Coherent Anti-Stokes Raman Scattering Microscopy for Biomedical Applications

Abstract

Coherent anti-Stokes Raman scattering (CARS) microscopy is considered as a powerful tool for non-invasive chemical imaging of biological samples. CARS microscopy provides an endogenous contrast mechanism that it is sensitive to molecular vibrations. CARS microscopy is recognized as a great imaging system, especially in vivo experiments since it eliminates the need for the contrast agents. In this thesis, CARS microscopy/spectroscopy is built from scratch by employing a single (Ti-Sapphire) laser source generating 65 femtosecond laser pulses centered at 800 nm wavelength. Two closely lying zero dispersion photonic crystal fiber (PCF) is used to generate the supercontinuum for the Stokes beam to generate CARS at 2885 cm-1 to match lipids rich vibrational frequency. XY galvanometers are used for laser raster scanning across the sample. The initial generation of CARS signal was in the forward direction. After guaranteeing a strong CARS signal, images for chemical and biological samples were taken. To achieve a multimodal imaging technique, CARS microscopy imaging system is combined with two- photon excitation fluorescent (TPEF) and second harmonic generation (SHG) imaging techniques, where various information was extracted from the imaged samples. Images with our CARS microscopy show a good resolution and sensitivity.
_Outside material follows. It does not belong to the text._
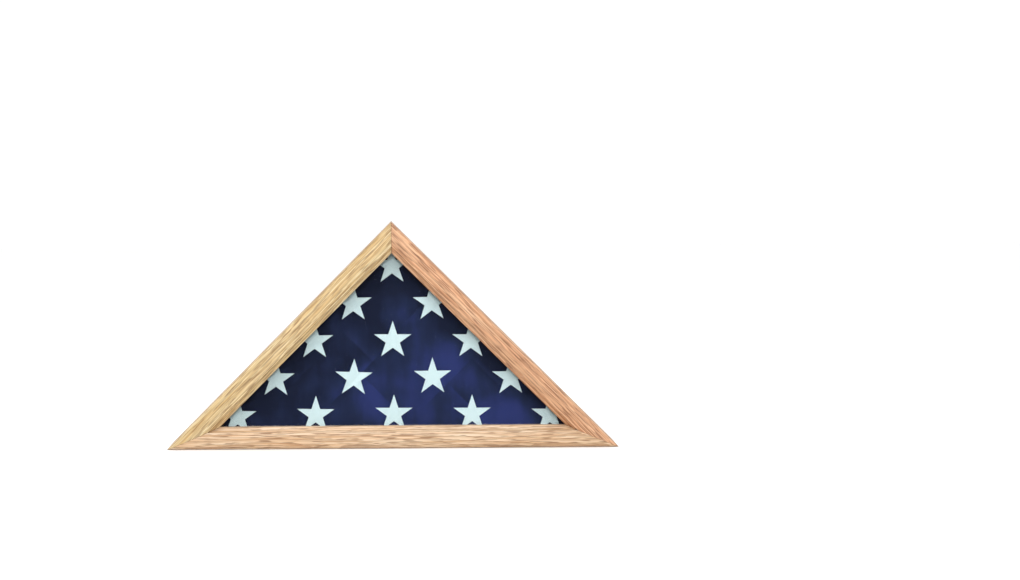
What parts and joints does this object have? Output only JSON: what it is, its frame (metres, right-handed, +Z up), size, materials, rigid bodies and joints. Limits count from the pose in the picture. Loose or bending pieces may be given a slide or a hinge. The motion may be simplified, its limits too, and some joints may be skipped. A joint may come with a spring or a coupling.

The second part of my work is to reduce the footprint for this setup to make it more suitable for use in clinical applications. For that reason, I integrated a homebuilt endoscope and all fiber femtosecond laser source together to get a fiber based imaging system. Proof of principal for the integrated system is achieved by obtaining a reasonable agreement in accuracy and resolution to those obtained by the endoscope driven by Ti-sapphire laser.